Part of her job is to “provide opportunities for them to make self improvements,” Campbell said. “That is our mission.”
Campbell began her position here last March, in an office at Arnold Tower — a public housing residence for senior citizens.
Recently, the Housing Authority renovated a building at the end of Toombs Court which will be the community center for Batewood Homes when it officially opens on Jan. 24. Campbell’s office has been relocated there.
Inside the brick building, which resembles a small chapel, Campbell looks around a room where several large tables are set up and says that’s where classes will be held for residents. Classes she’s scheduling will include employability classes, basic life skills, budgeting, and even a parent support group, will meet at the community center.

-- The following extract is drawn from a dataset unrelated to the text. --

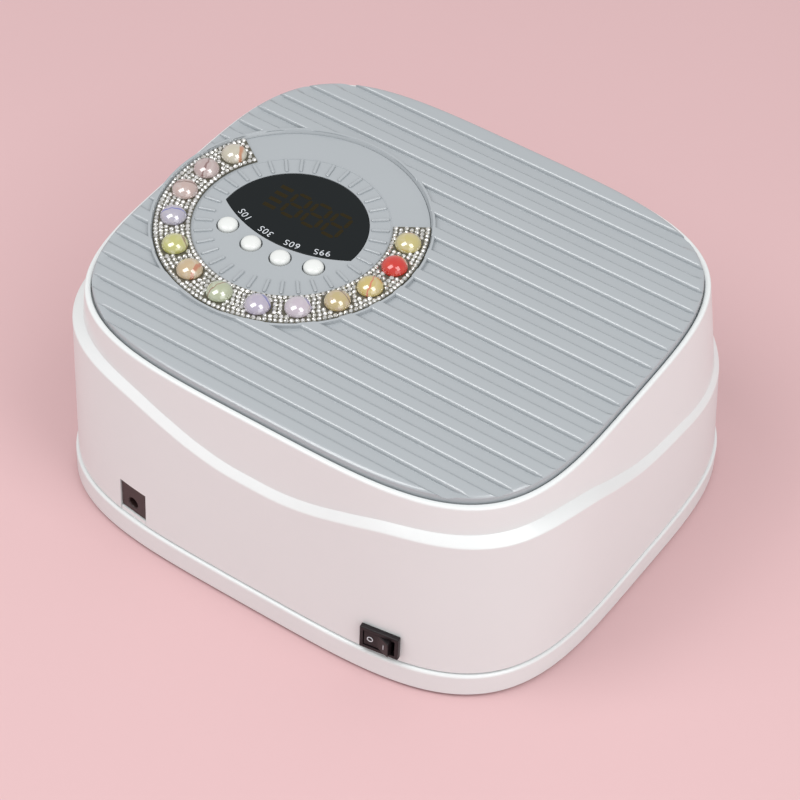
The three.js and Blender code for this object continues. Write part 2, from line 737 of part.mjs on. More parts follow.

“I coordinate all of the different agencies to come in here,” in order to help residents with referral needs.
In the next room, there are six computers sitting on tables lined up against a wall near her desk, along with a fax machine and copier. This computer lab will be available to Batewood residents to use for job searching, resume writing and doing homework.
“We want anything that’s going to give the (residents) opportunities to make life improvements, whether it’s getting a job or furthering their education.”
Campbell said, “It’s a big job, but I love it.”
One of her duties of being the resident services coordinator includes being the family self sufficiency coordinator, too. “That program is geared toward people who specifically are wanting to decrease their reliance on government assistance. So they’re wanting to actually take the opportunity, when they are living in housing … to take advantage of these resources, where they can eventually move out of public housing into home ownership. I especially like working with those individuals,” Campbell said.
The family self sufficiency program requires participants to maintain employment and be free from government cash assistance within one year of graduating the program, Campbell said.
“It doesn’t affect their food stamps. If they want to remain in public housing, that’s fine. They just have to not get the cash money from the government and they have to be employed.”
One of her biggest challenges in helping those in the program to overcome barriers like transportation and child care, she said.
“We have a lot of people who want to work, who want to go to school. But they’ve got no vehicles. They’ve got no way to get there, so we have to work on that and arrange transportation. We do have a lot of resources in Boyle County, but it’s really hard sometimes to just help people get transportation to and from various places.”
She said the city is lucky to have public transportation from DanTran. “But when you’re living in poverty and you don’t have a dollar to scrap together, it’s hard to get on the public transportation and go.”
From inside her new office, Campbell said, “We really want residents to make this their own center, so they can come and volunteer.”
Soon, she wants to have a clothing donation closet in place. Residents will be able to volunteer at the center to help sort the clothing and work on commodity boxes when food donations come in.
“It’s really to enhance their overall well-being, so we really do want to be more than just housing,” Campbell said.